The only significant difference is that U.S. soldiers are no longer occupying Iraq -- although in the context of the rest of the actions taken by the Obama administration it would take extreme amounts of wishful thinking to portray this as a real change in U.S. foreign policy (on par with thinking that Nixon beginning the U.S. withdrawal from Vietnam signaled the end of foreign wars waged by the U.S.). Obama's 2002 statement that he is not opposed to all wars, "just dumb wars," makes his position clear -- he's treading the same path as George W. Bush and the rest of his predecessors, he's just going to do it better.

Obama supporters like to talk about how he has improved the American image overseas -- meaning Europe, since at this point he's joined his predecessors in becoming unpopular in the Third World. However, he has repaired longstanding alliances with countries like France and Germany, which were brushed off during the Bush years.

If Europe ever truly grows apart from the U.S., it will not be because the president is viewed as a boor and a rube. Individual people may be representative of larger trends in governments or economies, but they are not the cause of those trends, which is why talk of foreign policy "credentials" is pointless -- something apparently lost on the liberals who are already gleefully repeating the story of Romney's London Olympics gaffe.  Of course, those same liberals also manage to overlook that the Romney shares his positions on Iran and Afghanistan with their favored candidate.

Rhetoric is about all that distinguishes the two at this point (even more so in foreign affairs than domestic). In an interview today with the right-wing Israeli newspaper Israel Hayom, Romney slammed Obama for failing to support Israel, and claimed that the president would like Israel to withdraw to its 1967 borders, which he called "indefensible." Leave aside for a moment the fact that supporting an Israeli withdrawal to 1967 borders was officially the U.S. policy for years, including during the Bush administration. Regardless of that, the idea that there is any pressure being exerted on Israel by the Obama administration towards that purpose was disproved by leaked information in the Palestine Papers, which in fact indicated that Israel essentially had a free hand in dealing with the Palestinians and Palestinian land under its control. As if to underline this, Obama pledged an additional $70 million in military aid to Israel, perhaps preemptively responding to Romney's criticisms by describing the aid as representing the U.S.'s "unshakable commitment to Israel."
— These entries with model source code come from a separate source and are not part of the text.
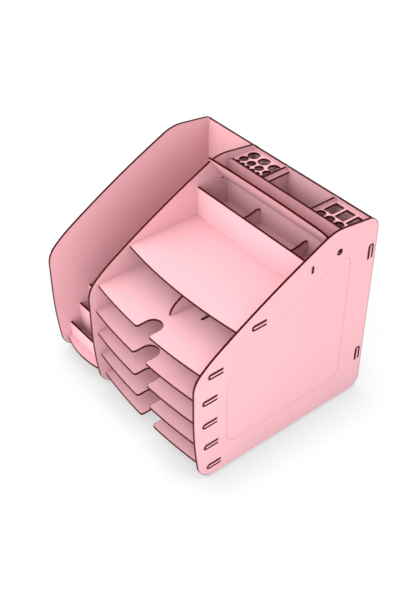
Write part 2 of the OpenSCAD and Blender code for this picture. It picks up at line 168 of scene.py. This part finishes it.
class RackCutEdge(bpy.types.PropertyGroup):
    """Colours of the scorched edges that the cutting leaves."""

    dark: bpy.props.FloatVectorProperty(
        name="Dark Char", description="Colour of the darkest streaks of a cut edge",
        subtype="COLOR", size=3, min=0.0, max=1.0, default=(0.024, 0.0015, 0.0010))
    brown: bpy.props.FloatVectorProperty(
        name="Brown Char", description="Main colour of a cut edge",
        subtype="COLOR", size=3, min=0.0, max=1.0, default=(0.070, 0.0040, 0.0030))
    streak: bpy.props.FloatProperty(
        name="Streak Width", description="Width of the streaks across a cut edge",
        default=0.0011, min=0.0003, max=0.01, unit="LENGTH")
    browned: bpy.props.FloatVectorProperty(
        name="Browned Paint", description="Colour of the paint right beside a cut edge",
        subtype="COLOR", size=3, min=0.0, max=1.0, default=(0.072, 0.007, 0.005))
    scorch: bpy.props.FloatProperty(
        name="Scorch Width", description="Width of the browned paint beside a cut edge",
        default=0.0015, min=0.0, max=0.003, unit="LENGTH")


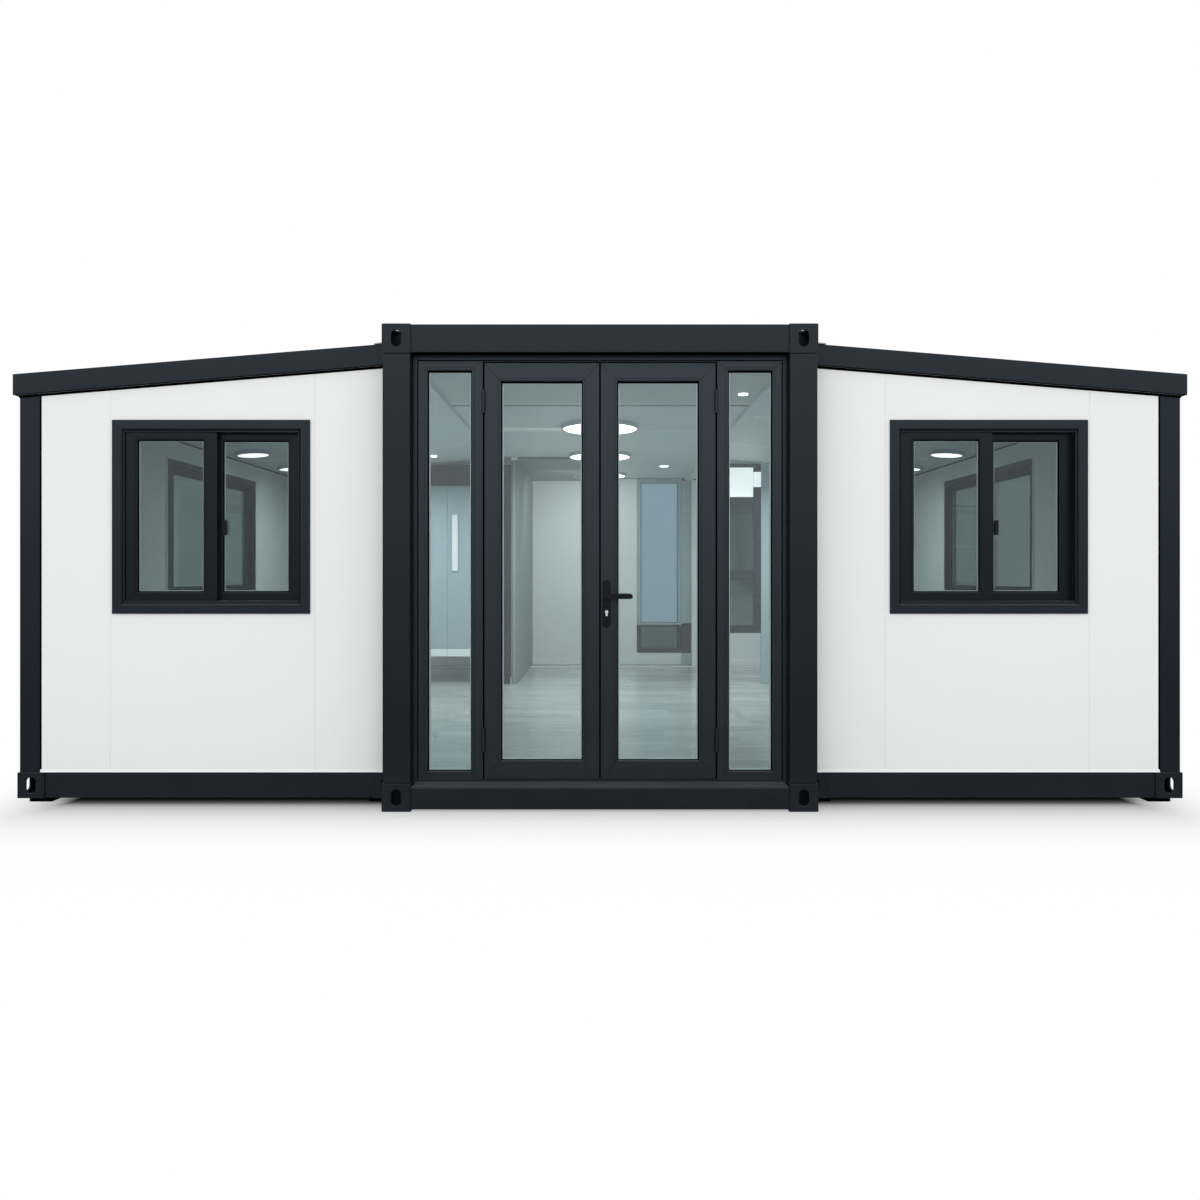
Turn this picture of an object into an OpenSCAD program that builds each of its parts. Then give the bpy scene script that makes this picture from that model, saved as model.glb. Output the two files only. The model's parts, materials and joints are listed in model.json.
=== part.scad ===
/* [Centre module] */
// Length of the centre module, front to rear, over its castings
module_l = 5900; // [4800:10:7200]
// Width of the centre module over its castings
module_w = 2218; // [2120:1:2420]
// Height of the centre module over its castings
module_h = 2480; // [2440:1:2700]

/* [Corner castings] */
// Width of a corner casting across the front
casting_w = 147; // [120:1:180]
// Depth of a corner casting, front to rear
casting_d = 160; // [130:1:190]
// Height of a top corner casting
casting_top_h = 150; // [110:1:180]
// Height of a bottom corner casting
casting_bottom_h = 142; // [110:1:152]
// Wall of every casting
casting_wall = 10; // [6:1:14]
// How far a casting stands proud of its post and beams
casting_proud = 3; // [1:0.5:6]
// Width of a lifting slot
slot_w = 52; // [40:1:60]
// Length of a lifting slot
slot_l = 86; // [70:1:94]
// Width of the slot in the top face of a casting
top_slot_w = 62; // [50:1:80]
// Length of the slot in the top face of a casting
top_slot_l = 118; // [90:1:124]

/* [Beams and rails] */
// Height of the face of a top cross beam
top_beam_h = 144; // [120:1:160]
// Height of the face of a bottom cross beam
bottom_beam_h = 111; // [90:1:125]
// Gap between the ground and a bottom beam
bottom_beam_z = 11; // [5:1:25]
// Width of a side rail of the module
rail_w = 60; // [40:1:90]
// Thickness of a floor deck
deck_t = 34; // [18:1:60]
// Thickness of the centre roof panel
roof_panel_t = 100; // [60:1:130]

/* [Door unit] */
// How far the door unit and the rear wall sit behind the face of the portal
door_setback = 60; // [40:1:80]
// Width of the outer strip of the door unit
strip_w = 24; // [15:1:35]
// Width of the shadow groove inside the strip
groove_w = 6; // [3:1:12]
// Depth of the shadow groove
groove_d = 18; // [8:1:30]
// Face width of the outer stile and rails of a sidelight
sidelight_frame_w = 48; // [35:1:60]
// Width of the mullion between a sidelight and its door leaf
mullion_w = 57; // [45:1:75]
// Width of the stop that a closed leaf meets
stop_w = 21; // [15:1:26]
// Thickness of an insulating glass pane
pane_t = 20; // [6:1:30]

/* [Door leaves] */
// Width of a door leaf
leaf_w = 590; // [450:1:620]
// Thickness of a door leaf
leaf_t = 50; // [40:1:54]
// Width of a stile of a leaf
stile_w = 85; // [70:1:110]
// Height of the top and bottom rails of a leaf
leaf_rail_h = 94; // [70:1:130]
// Gap around a leaf, at its hinges, head and sill
leaf_gap = 9; // [7:1:12]
// Gap between the two meeting stiles
meeting_gap = 8; // [8:1:12]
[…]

We can see that the differences are scarce. Can anyone seriously argue that if Romney were to succeed Obama, U.S. drones would be killing significantly more people than they are today? Or maybe that he would quietly shelve the "kill list" and cease supporting Bahrain and Saudi Arabia?

Such things are absurd to imagine. It's equally absurd to describe Romney and Obama as somehow being polar opposites, and to call the decision between them anything other than a vote on exactly how upfront you want your leader to be with his jingoism and disdain for the poor. It's absurd to portray such a contest as offering any semblance of the choice supposedly so prized by western capitalist democracies.

So whoever you vote for, remember that any verbal slip-ups, gaffes, or embarrassments overseas won't affect much of anything. Nor will your vote itself.